2. "The Breeze and I," by Lecuona
3. "Street of Dreams"
4. "Serenade in Blue," by Gordon & Warren
5. "Our Love is Here To Stay," by Gershwin
6. "I Loves You, Porgy," by Gershwin

== Family ==
Henry, born in Iowa, moved with his family to California when he was one. Before Henry had turned four, his family had moved to San Bernardino, California. By the time he was five, his family was living in Pocatello, Idaho. His father, Glenn Alby Henry, Sr. (1890–1950), had been a telegraph operator and, from 1934, worked for Union Pacific and an agent, moving to Victor, then to Blackfoot, Idaho. Glenn, Jr., was married three times:

- 1st marriage on February 19, 1939, to Mary Madge Stephens (1920–2006); they had two daughters, Sharon and Irene.
- 2nd marriage on June 20, 1943, in Los Angeles to Evelyn (stage name Chris) Louise Dinsmoor (1923–1995), her first marriage, who at the time was the vocalist in Henry's orchestra; Henry had enlisted in the U.S. Army June 4, 1943. Approximately two years later, he received a "dear John" letter from his wife.

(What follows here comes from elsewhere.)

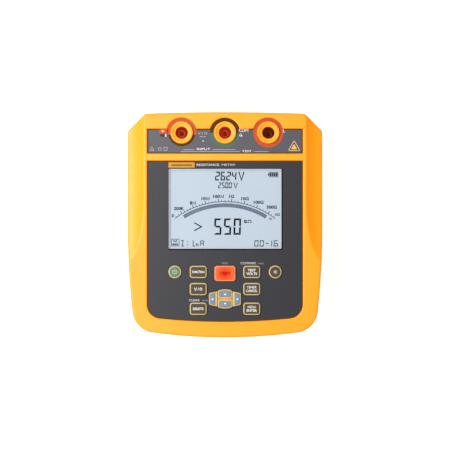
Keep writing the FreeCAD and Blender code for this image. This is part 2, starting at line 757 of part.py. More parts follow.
def rear_case():
    outline = case_outline()
    block = extrude(outline, BACK_Z, REAR_TOP_Z)
    rim = [e for e in block.Edges if e.BoundBox.ZMax < BACK_Z + 0.01]
    block = block.makeFillet(BACK_EDGE_R, rim)
    shell = block.cut(extrude(grown(outline, -WALL), BACK_Z + WALL, REAR_TOP_Z + 1))
    ledge_x, ledge_y = LEDGE_REACH
    adds = [bay_block(ledge_x, ledge_y, BACK_Z + 1, LEDGE_TOP_Z, 4.0),
            stand_pocket(TUB_WALL, BACK_Z + 1), finger_notch(TUB_WALL, BACK_Z + 1)]
    for side in (-1, 1):
        x = side * (POCKET_HALF + 2.5)
        adds.append(box(x - 2.5, x + 2.5, HINGE_Y - 4, HINGE_Y + 4, BACK_Z + 1, GROOVE_TOP_Z))
    adds += [rod(x, y, BACK_Z + 1, REAR_TOP_Z, REAR_POST_R) for x, y in both_sides(CASE_SCREWS)]
    adds += [rod(x, y, BACK_Z + 1, POWER_BOARD_Z, 3.5) for x, y in both_sides(POWER_SCREWS)]
    shell = fused([shell] + adds)
    cuts = [door_block(DOOR_GAP, 0, BACK_Z + WALL), bay_block(0, 0, 0, 10)]
    cuts += [stand_pocket(0, 0), finger_notch(0, 0)]
    cuts.append(Part.makeCylinder(PIN_R + 0.02, 2 * PIN_HALF, V(-PIN_HALF, HINGE_Y, HINGE_Z),
                                  V(1, 0, 0)))
    for x, y in both_sides(CASE_SCREWS):
        cuts.append(rod(x, y, 0, CASE_SCREW_SEAT_Z, CASE_SCREW_HEAD_R + 0.4))
        cuts.append(rod(x, y, 0, REAR_TOP_Z + 1, CASE_SCREW_R + 0.15))
    for x, y in both_sides(POWER_SCREWS):
        cuts.append(rod(x, y, POWER_BOARD_Z - BOARD_SCREW_LENGTH, POWER_BOARD_Z + 1,
                        BOARD_SCREW_R + 0.05))
    cuts += [rod(x, y, 0, BACK_Z + FOOT_RECESS, FOOT_R + 0.05) for x, y in both_sides(FEET)]
    cuts += [rod(x, y, 0, LEDGE_TOP_Z + 1, DOOR_SCREW_R + 0.3) for x, y in door_screw_places()]
    return shell.cut(cuts[0].multiFuse(cuts[1:]))


def case_screw(x, y):
    head_z = CASE_SCREW_SEAT_Z - CASE_SCREW_HEAD_H
    head = rod(x, y, head_z, CASE_SCREW_SEAT_Z, CASE_SCREW_HEAD_R)
    shaft = rod(x, y, CASE_SCREW_SEAT_Z, CASE_SCREW_END_Z, CASE_SCREW_R)
    cross = box(x - 2, x + 2, y - 0.4, y + 0.4, head_z - 1, head_z + 1.4)
    cross = cross.fuse(box(x - 0.4, x + 0.4, y - 2, y + 2, head_z - 1, head_z + 1.4))
    return head.fuse(shaft).cut(cross)


def case_screws():
    return Part.makeCompound([case_screw(x, y) for x, y in both_sides(CASE_SCREWS)])


def rubber_foot(x, y):
    foot = rod(x, y, 0, BACK_Z + FOOT_RECESS, FOOT_R)
    low = [e for e in foot.Edges if e.BoundBox.ZMax < 0.01]
    return foot.makeFillet(0.5, low)


def rubber_feet():
    return Part.makeCompound([rubber_foot(x, y) for x, y in both_sides(FEET)])


# ---------- battery compartment ----------

def cell_rows():
    return [BAY_Y + CELL_PITCH * (i - 1.5) for i in range(4)]


def battery_tray():
    tray = bay_block(TRAY_WALL, TRAY_WALL, LEDGE_TOP_Z, TRAY_TOP_Z)
    tray = tray.cut(bay_block(0, 0, 0, TRAY_TOP_Z - TRAY_WALL))
    rib = box(-1, 1, BAY_Y - BAY_HALF[1] - 1, BAY_Y + BAY_HALF[1] + 1, LEDGE_TOP_Z, TRAY_TOP_Z - 1)
    return tray.fuse(rib).removeSplitter()


def battery_cell(y, side):
    """Cylindrical cell with a raised button end towards the outside of the tray."""
    start = V(side * CELL_X0, y, CELL_Z)
    body = Part.makeCylinder(CELL_R, CELL_LENGTH, start, V(side, 0, 0))
    edges = [e for e in body.Edges if e.BoundBox.XLength < 0.01]
    body = body.makeFillet(0.6, edges)
    button = Part.makeCylinder(2.75, CELL_LENGTH + 1.0, start, V(side, 0, 0))
    return body.fuse(button)


def battery_cells():
    return Part.makeCompound([battery_cell(y, side) for y in cell_rows() for side in (-1, 1)])


def battery_contact(y, side):
    """Plate against the tray wall with a domed spring reaching the cell."""
    wall = BAY_HALF[0] - 0.05
    reach = CELL_X0 + CELL_LENGTH + 1.1
    plate = box(wall - 0.4, wall, y - 5, y + 5, CELL_Z - 5, CELL_Z + 5)
    spring = Part.makeCone(4.0, 2.6, wall - reach - 0.2, V(wall - 0.2, y, CELL_Z), V(-1, 0, 0))
    outer = plate.fuse(spring)
    inner = box(1.05, 1.65, y - 5, y + 5, CELL_Z - 5, CELL_Z + 5)
    pair = [outer, inner]
    return pair if side > 0 else [mirrored(shape) for shape in pair]


def battery_contacts():
    pieces = []
    for y in cell_rows():
        for side in (-1, 1):
            pieces += battery_contact(y, side)
    return Part.makeCompound(pieces)


def battery_door():
    door = door_block(0, BACK_Z, BACK_Z + DOOR_T)
    for i in range(5):
        y = BAY_Y + 18 + 3.0 * i
        door = door.cut(rounded_box(-14, 14, y, y + 1.4, BACK_Z - 1, BACK_Z + 0.6, 0.6))
    for x, y in door_screw_places():
        door = door.cut(rod(x, y, 0, 10, DOOR_SCREW_R + 0.1))
        door = door.cut(rod(x, y, 0, BACK_Z + DOOR_SCREW_HEAD_H, DOOR_SCREW_HEAD_R + 0.15))
    return door


def door_seal():
    low = BACK_Z + DOOR_T
    ring = door_block(-1.0, low, low + SEAL_T).cut(bay_block(1.0, 1.0, 0, 10))
    for x, y in door_screw_places():
        ring = ring.cut(rod(x, y, 0, 10, DOOR_SCREW_R + 0.3))
    return ring


def door_screw(x, y):
    """Captive screw with a slotted head sunk in the door."""
    head_top = BACK_Z + DOOR_SCREW_HEAD_H
    screw = rod(x, y, BACK_Z, head_top, DOOR_SCREW_HEAD_R)
    screw = screw.fuse(rod(x, y, head_top, LEDGE_TOP_Z + 2.0, DOOR_SCREW_R))
    reach = DOOR_SCREW_HEAD_R + 1
    return screw.cut(box(x - reach, x + reach, y - 0.4, y + 0.4, 0, BACK_Z + 0.6))


# ---------- stand ----------

def tilt_stand():
    y0, y1 = STAND_Y
    z0, z1 = STAND_Z
    plate = box(-STAND_HALF, STAND_HALF, y0, y1, z0, z1)
    free = [e for e in upright_edges(plate) if e.BoundBox.YMax < 0]
    plate = plate.makeFillet(8.0, free)
    barrel = Part.makeCylinder(BARREL_R, 2 * STAND_HALF, V(-STAND_HALF, HINGE_Y, HINGE_Z), V(1, 0, 0))
    stand = plate.fuse(barrel)
    bore = Part.makeCylinder(PIN_R + 0.08, 2 * STAND_HALF + 2, V(-STAND_HALF - 1, HINGE_Y, HINGE_Z),
                             V(1, 0, 0))
    stand = stand.cut(bore)
    for i in range(5):
        x = 12.0 * (i - 2)
        stand = stand.cut(rounded_box(x - 2, x + 2, 6, 44, 0, z0 + 0.8, 1.9))
    return stand.removeSplitter()


def stand_pin():
    return Part.makeCylinder(PIN_R, 2 * PIN_HALF - 0.4, V(-PIN_HALF + 0.2, HINGE_Y, HINGE_Z),
                             V(1, 0, 0))


# ---------- all nodes ----------

def build_nodes():
    keys = key_faces()
    nodes = {
        "front_case": front_case(keys),
        "rear_case": rear_case(),
        "case_gasket": case_gasket(),
        "main_overlay": main_overlay(keys),
        "terminal_overlay": terminal_overlay(),
        "display_window": display_window(),
        "lcd_frame": lcd_frame(),
        "lcd_glass": lcd_glass(),
        "lcd_backlight": lcd_backlight(),
        "main_board": main_board(),
        "main_chip": main_chip(),
        "buzzer": buzzer(),
        "keypad_mat": keypad_mat(keys),
        "switch_domes": switch_domes(keys),
        "jack_nuts": jack_nuts(),
        "power_board": power_board(),
        "transformer_core": transformer_core(),
        "transformer_coil": transformer_coil(),
        "relays": relays(),
        "capacitors": capacitors(),
        "board_connector": board_connector(),
        "board_screws": board_screws(),
        "case_screws": case_screws(),
        "rubber_feet": rubber_feet(),
        "battery_tray": battery_tray(),
        "battery_cells": battery_cells(),
        "battery_contacts": battery_contacts(),
        "battery_door": battery_door(),
        "door_seal": door_seal(),
        "tilt_stand": tilt_stand(),
        "stand_pin": stand_pin(),
    }
    for name, (face, plunger) in keys.items():
        nodes[name] = key_solid(name, face, plunger)
    for side in JACK_XS:
        nodes["jack_collar_" + side] = at_jack(jack_collar(), side)
        nodes["jack_socket_" + side] = at_jack(jack_socket(POST_TOPS[side]), side)
        nodes["jack_contact_" + side] = at_jack(jack_contact(POST_TOPS[side]), side)
    for (x, y), side in zip(door_screw_places(), ("left", "right")):
        nodes["door_screw_" + side] = door_screw(x, y)
    return nodes


def export(nodes):
    os.makedirs("parts", exist_ok=True)
    for name, shape in nodes.items():
        shape.exportStep("parts/" + name + ".step")


export(build_nodes())
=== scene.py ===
import bpy
import math
from mathutils import Matrix, Vector


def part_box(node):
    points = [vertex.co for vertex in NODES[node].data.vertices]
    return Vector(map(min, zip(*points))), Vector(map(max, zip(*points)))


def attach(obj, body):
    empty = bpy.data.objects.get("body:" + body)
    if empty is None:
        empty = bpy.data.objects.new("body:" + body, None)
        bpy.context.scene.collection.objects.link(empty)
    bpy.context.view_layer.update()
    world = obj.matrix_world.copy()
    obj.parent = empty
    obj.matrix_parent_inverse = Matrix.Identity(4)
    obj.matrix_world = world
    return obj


# Looks of the insulation resistance tester. The drawing functions work in millimetres in the
# object's frame, and mesh_object() turns them into metres.

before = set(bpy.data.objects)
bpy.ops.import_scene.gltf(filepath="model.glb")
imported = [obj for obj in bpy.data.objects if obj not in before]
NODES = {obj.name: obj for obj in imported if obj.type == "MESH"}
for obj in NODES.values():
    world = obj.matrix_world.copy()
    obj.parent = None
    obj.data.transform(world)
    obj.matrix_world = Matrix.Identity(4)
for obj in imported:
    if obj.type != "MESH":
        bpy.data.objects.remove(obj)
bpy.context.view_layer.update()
MM = 0.001


def low(node):
    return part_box(node)[0] / MM


def high(node):
    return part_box(node)[1] / MM


def middle(node):
    return (low(node) + high(node)) / 2


# ---- driving sizes that the boxes of the CAD nodes don't give ----
LENS_BORDER = 2.3                 # of the window, hidden under the panel
FLANGE_REACH = 1.2                # of a key's flange beyond its cap
WING_FLANGE_REACH = 0.4           # the same at the tips of the arrow pad
DECK_TILT = math.radians(8.0)
BREAK_Y = 62.4                    # the terminal deck tilts down from this line
FACE_RISE = 1.3                   # case face above the main panel's surface
JACK_Y = 85.2                     # middle of the jacks, as seen from the front
HALO_IN = 10.6                    # inside of the coloured ring round a jack
HALO_OUT = 13.9
HALO_DARK_OUT = 12.7              # outside of the dark arc under the left jack
KEY_R = 6.0                       # cap of a round key
RIM = 1.1                         # visible rim of a key round its printed pad
WING_RIM = 0.85                   # the same on the wings of the arrow pad
PAD_RISE = 0.22                   # height of a key's printed pad
PAD_SINK = 0.02                   # how far it reaches into the key
GROOVE_SHADE_OUT = 0.5                  # reach of the painted groove shade outside a panel's edge
GROOVE_SHADE_IN = 0.5                   # and inside it
INK = 0.03                        # thickness of printing
SINK = 0.01                       # how far printing reaches into its surface

PANEL_Z = high("main_overlay").z
FACE_Z = PANEL_Z + FACE_RISE
GLASS_Z = high("lcd_glass").z
VIEW_LOW = low("display_window") + Vector((LENS_BORDER, LENS_BORDER, 0))
VIEW_HIGH = high("display_window") - Vector((LENS_BORDER, LENS_BORDER, 0))
VIEW_MID = (VIEW_LOW + VIEW_HIGH) / 2
SIDES = ("left", "middle", "right")

# ---- camera, light and floor, in metres ----
CAMERA_DISTANCE = 3.0
VIEW_WIDTH = 0.41796              # across the picture, at the height of the face
VIEW_Y = -0.00079                 # the camera looks down on this line
SENSOR_WIDTH = 36.0
SKY_LEFT = 0.68                   # light from the left side of the room, and from the right
SKY_RIGHT = 0.20
FLOOR_HALF = 4.0


# ---------- materials ----------

NOISE_LOW, NOISE_HIGH = 0.3, 0.7  # nearly all of the noise lies between these
PATCH = 12                        # patches of roughness are this many times the grain's size


def srgb(r, g, b):
    """Linear colour of an 8-bit screen colour."""
    channels = []
    for value in (r, g, b):
        v = value / 255
        channels.append(v / 12.92 if v <= 0.04045 else ((v + 0.055) / 1.055) ** 2.4)
    return tuple(channels)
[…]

- 3rd marriage on August 30, 1951, at the Wee Kirk o' the Heather in Glendale, California, to Cherie Lou Christensen (whose only other prior marriage was annulled by her father as she was only 17 years old.); which lasted over 50 years until the death of each of them. They had 6 children, Sherilynn Irene Henry, Glenn Alby Henry III, Steven Richard Henry, Donald Warren Henry, Shawn Randall Henry and Jason Clifford Henry (twins). Cherie Henry died in 2007 in Santa Barbara, California.